Burke’s “Speech on Conciliation with America” offered six fundamental causes of the colonists’ independence movement. In some cases, these factors were historical and social characteristics that colonists shared with the nation from whence their ancestors came. In other cases, Burke cited the individual qualities of each group within the larger colonial territory—the legal education of many colonists, the traditions of religious freedom, and the experience of slaveholding—which helped foster a widespread appreciation of liberty among the colonists. Still another, geography, could not be corrected; however, Parliament could adapt its style of governance much in the same way other expansive empires successfully governed their outlying territorial holdings.
Burke’s speech helped lay the groundwork for a policy response that he felt could help alleviate the growing tensions between America and Britain. Burke suggested that Parliament allow a degree of sovereignty to regional governments. The colonists, after all, put great stock in these institutions, even if they were overseen by British law. This proposal also meant that provincial governments would collect taxes on the local level rather than on the controversial, colony-wide level on which such measures as the Stamp Act were implemented. Burke suspected that such an approach might prove more palatable among the colonists.

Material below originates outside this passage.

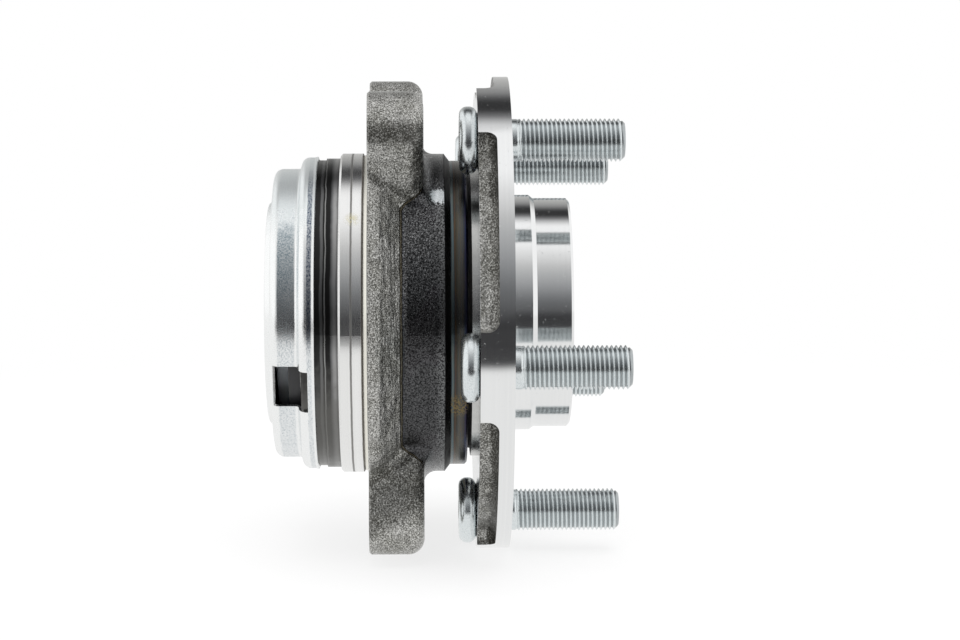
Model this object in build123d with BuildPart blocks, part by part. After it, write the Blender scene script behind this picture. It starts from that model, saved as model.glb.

Burke’s proposals were not given attention until 1778, long after relations between the colonies and England had reached a point of irreconcilability. The Declaration of Independence, the battles of Lexington, Concord, and Bunker Hill, and other engagements took place before Parliament decided to explore Burke’s pragmatic proposals. Whether they would have proven effective in avoiding a “flame that is ready to consume us” (as Burke referred to the potential war) continues to generate debate among modern historians.